**What the task asks**
Repeat, please, only the lines from the top of the data down to the line with "return head_point(row[0] /"; include both of those lines.

**Data lines**
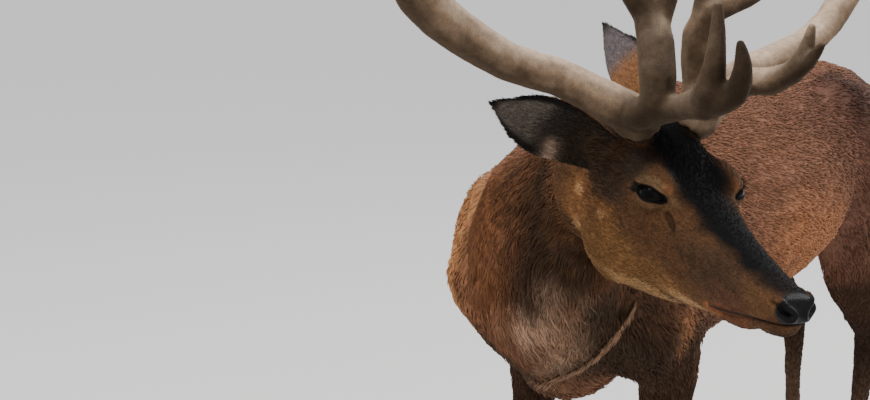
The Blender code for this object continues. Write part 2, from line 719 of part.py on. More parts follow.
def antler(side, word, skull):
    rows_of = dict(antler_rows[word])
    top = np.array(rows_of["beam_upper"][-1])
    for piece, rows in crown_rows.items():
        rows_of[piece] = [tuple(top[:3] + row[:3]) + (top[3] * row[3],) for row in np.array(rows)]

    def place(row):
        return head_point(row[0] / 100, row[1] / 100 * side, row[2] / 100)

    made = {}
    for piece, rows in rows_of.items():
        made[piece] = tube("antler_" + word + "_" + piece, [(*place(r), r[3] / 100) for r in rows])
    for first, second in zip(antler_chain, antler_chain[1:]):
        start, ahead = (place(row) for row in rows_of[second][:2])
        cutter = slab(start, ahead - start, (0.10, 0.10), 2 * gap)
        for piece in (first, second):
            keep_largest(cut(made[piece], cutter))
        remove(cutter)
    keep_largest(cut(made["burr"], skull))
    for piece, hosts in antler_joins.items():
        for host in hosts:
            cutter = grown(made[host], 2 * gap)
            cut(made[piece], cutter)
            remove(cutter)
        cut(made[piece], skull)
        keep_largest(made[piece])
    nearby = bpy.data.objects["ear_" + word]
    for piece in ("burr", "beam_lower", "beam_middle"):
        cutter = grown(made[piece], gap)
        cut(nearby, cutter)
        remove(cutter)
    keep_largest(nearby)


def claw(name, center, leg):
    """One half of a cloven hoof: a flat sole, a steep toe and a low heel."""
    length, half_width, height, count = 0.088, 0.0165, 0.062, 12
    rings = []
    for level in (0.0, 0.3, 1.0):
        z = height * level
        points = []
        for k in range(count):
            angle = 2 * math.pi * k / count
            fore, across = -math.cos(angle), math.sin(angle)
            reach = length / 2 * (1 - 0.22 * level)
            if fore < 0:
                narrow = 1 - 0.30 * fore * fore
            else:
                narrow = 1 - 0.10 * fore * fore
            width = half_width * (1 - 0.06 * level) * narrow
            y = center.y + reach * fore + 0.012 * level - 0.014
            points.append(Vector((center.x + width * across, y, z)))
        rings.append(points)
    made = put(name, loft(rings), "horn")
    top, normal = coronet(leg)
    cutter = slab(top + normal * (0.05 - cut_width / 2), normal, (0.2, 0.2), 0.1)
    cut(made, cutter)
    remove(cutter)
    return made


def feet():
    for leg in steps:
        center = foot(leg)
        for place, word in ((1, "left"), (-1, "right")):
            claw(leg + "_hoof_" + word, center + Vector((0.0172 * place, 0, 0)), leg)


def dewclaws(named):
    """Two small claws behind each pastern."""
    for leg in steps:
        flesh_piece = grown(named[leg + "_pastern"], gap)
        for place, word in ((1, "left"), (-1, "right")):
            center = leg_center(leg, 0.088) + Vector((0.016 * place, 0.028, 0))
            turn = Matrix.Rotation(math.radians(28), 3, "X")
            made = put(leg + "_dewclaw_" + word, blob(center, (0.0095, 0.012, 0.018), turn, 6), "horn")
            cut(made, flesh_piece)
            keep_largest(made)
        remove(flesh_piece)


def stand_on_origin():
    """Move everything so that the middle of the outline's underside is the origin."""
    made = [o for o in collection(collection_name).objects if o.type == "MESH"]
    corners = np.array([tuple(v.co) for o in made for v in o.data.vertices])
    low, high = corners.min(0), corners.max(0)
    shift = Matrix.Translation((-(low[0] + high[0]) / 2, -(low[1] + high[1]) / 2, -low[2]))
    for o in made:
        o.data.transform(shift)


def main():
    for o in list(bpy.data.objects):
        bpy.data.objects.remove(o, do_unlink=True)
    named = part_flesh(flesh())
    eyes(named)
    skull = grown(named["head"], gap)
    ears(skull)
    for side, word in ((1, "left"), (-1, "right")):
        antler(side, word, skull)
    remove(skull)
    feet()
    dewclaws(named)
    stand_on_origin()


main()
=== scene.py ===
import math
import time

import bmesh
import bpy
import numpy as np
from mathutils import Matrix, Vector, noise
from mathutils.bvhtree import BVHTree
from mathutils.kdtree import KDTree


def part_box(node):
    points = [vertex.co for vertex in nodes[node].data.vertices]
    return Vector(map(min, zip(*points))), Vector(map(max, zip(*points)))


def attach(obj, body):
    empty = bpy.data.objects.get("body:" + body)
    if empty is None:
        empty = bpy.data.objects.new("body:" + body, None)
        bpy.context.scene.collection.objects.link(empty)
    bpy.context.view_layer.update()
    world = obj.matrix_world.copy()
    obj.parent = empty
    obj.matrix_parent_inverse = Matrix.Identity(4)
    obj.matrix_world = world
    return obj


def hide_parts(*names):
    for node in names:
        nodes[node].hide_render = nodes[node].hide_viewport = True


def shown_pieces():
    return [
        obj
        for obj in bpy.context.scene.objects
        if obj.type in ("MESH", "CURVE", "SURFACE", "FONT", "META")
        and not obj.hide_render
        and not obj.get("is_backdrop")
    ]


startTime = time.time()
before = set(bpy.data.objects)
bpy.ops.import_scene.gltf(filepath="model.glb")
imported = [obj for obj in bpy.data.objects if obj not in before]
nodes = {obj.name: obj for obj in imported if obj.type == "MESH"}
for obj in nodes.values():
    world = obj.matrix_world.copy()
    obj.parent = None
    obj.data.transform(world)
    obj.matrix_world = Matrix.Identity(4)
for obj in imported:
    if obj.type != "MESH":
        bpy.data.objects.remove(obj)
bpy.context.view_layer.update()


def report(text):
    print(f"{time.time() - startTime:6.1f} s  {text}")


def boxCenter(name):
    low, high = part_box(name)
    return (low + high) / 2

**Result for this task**
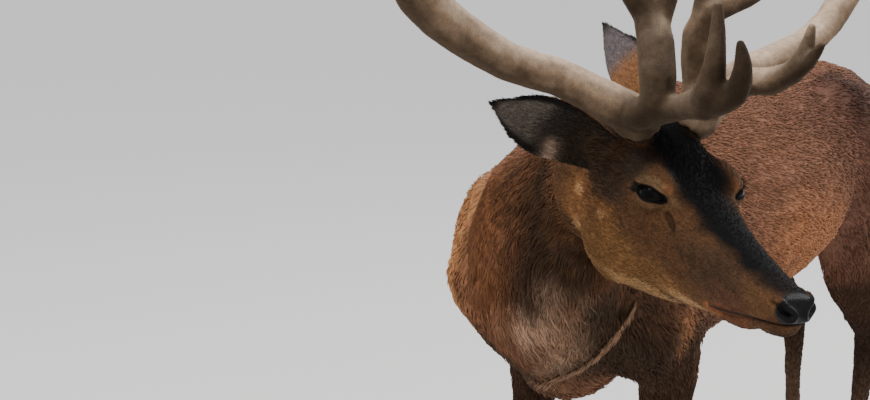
The Blender code for this object continues. Write part 2, from line 719 of part.py on. More parts follow.
def antler(side, word, skull):
    rows_of = dict(antler_rows[word])
    top = np.array(rows_of["beam_upper"][-1])
    for piece, rows in crown_rows.items():
        rows_of[piece] = [tuple(top[:3] + row[:3]) + (top[3] * row[3],) for row in np.array(rows)]

    def place(row):
        return head_point(row[0] / 100, row[1] / 100 * side, row[2] / 100)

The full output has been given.